Fur: An Imaginary Portrait of Diane Arbus (2006) | Review

Acquiring the Rights
HJ

Content Image
In 1984, Patricia Bosworth’s “Diane Arbus: A Biography” was published, the first and thus far only treatment of the photographer’s life. Bonnie Timmermann, then in the early stages of her career as one of film’s finest casting directors, read the book when it came out and was completely fascinated with Arbus and her work. As Timmermann recalls, “I started to look at Diane’s photography very carefully before I even knew I wanted to produce a movie. From my first exposure to her work I felt like there was a part of me in her photographs, whether it was an eyelash, an elbow, a knee, a finger or toe. So my relationship with her photographs has always been very personal, like I had a bond with her. I know other people feel that as well.”

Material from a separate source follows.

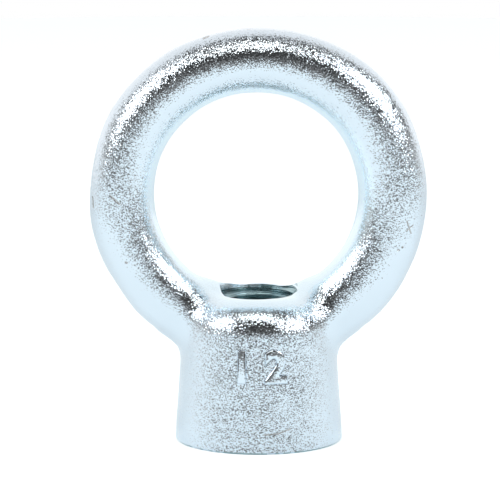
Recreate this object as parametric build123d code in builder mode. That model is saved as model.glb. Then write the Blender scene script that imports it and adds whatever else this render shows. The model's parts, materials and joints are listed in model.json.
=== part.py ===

Timmermann eventually inquired about rights to the Bosworth book, only to learn that they were unavailable. Since 1984, the rights had been held variously by MGM, Lorimar, and Barbra Streisand; different actresses, directors, producers and writers had come and gone. Timmermann, who is a friend of Bosworth’s, kept tabs on the option status over the years until the rights finally became available in 1997, at which point she brought the project to producer Edward R. Pressman, who agreed to partner with Timmermann and optioned the book through his Edward R. Pressman Film Corp. Once they had the rights, Timmermann and Pressman spent the next six years developing the film. Over that time, three different directors became attached each with their own take on the material. Today, Pressman notes that “though all of these directors had their own vision, they all planned on making a traditional bio-pic of Arbus.”

Then, in 2002, Timmermann and Pressman saw Shainberg’s SECRETARY, and were knocked out by its daring, erotic, darkly funny and psychologically acute take on the perverse relationship between a lawyer and his new secretary. SECRETARY was executive produced by Michael Roban, who had joined Pressman’s company at the time, ContentFilm, as head of business affairs. Through Roban, Pressman and Timmermann contacted Shainberg right away. “Steve came up to see us,” recalls Timmermann, “and he told us of his passion for Diane Arbus and the many years that he’d wanted to direct a movie about her and her photography. He knew so much about her: he knew her family, he knew all of her photographs and everything she wrote. And he had an idea about how to make this into a film.”

Shainberg had tried at different times over a 15-year period to acquire the rights to the Bosworth biography. “I’d had a lot of time to think about how you make a movie about Diane Arbus,” he says. “From my point of view, the thing we see when we look at an Arbus photograph, and the reason why her photographs are so unusual and moving, is that they’re really about a long, complicated relationship that she had with the subject. We get a single frame, one picture of the Jewish giant with his parents standing beside him, the mother looking up at him. But the truth is, Arbus had a ten-year relationship with Eddie Carmel and she took hundreds and hundreds of pictures of him on many, many occasions. But she only published that one picture. But that one picture was created, and found, and taken because of that long relationship she had with him. That’s true of many of her subjects. So when I met with Bonnie, my main point about the proposed film was that it had to deal with the intimacy between Arbus and the subject. A film about Diane Arbus needed to be about the making of one photograph.”

Timmermann and Pressman agreed, and with that, FUR began to move forward. Shainberg’s friend and SECRETARY screenwriter, Erin Cressida Wilson, happily signed on to write the script and they set to work. Edward R. Pressman Film Corp. announced Shainberg and Wilson’s involvement in the long-simmering project in July 2003.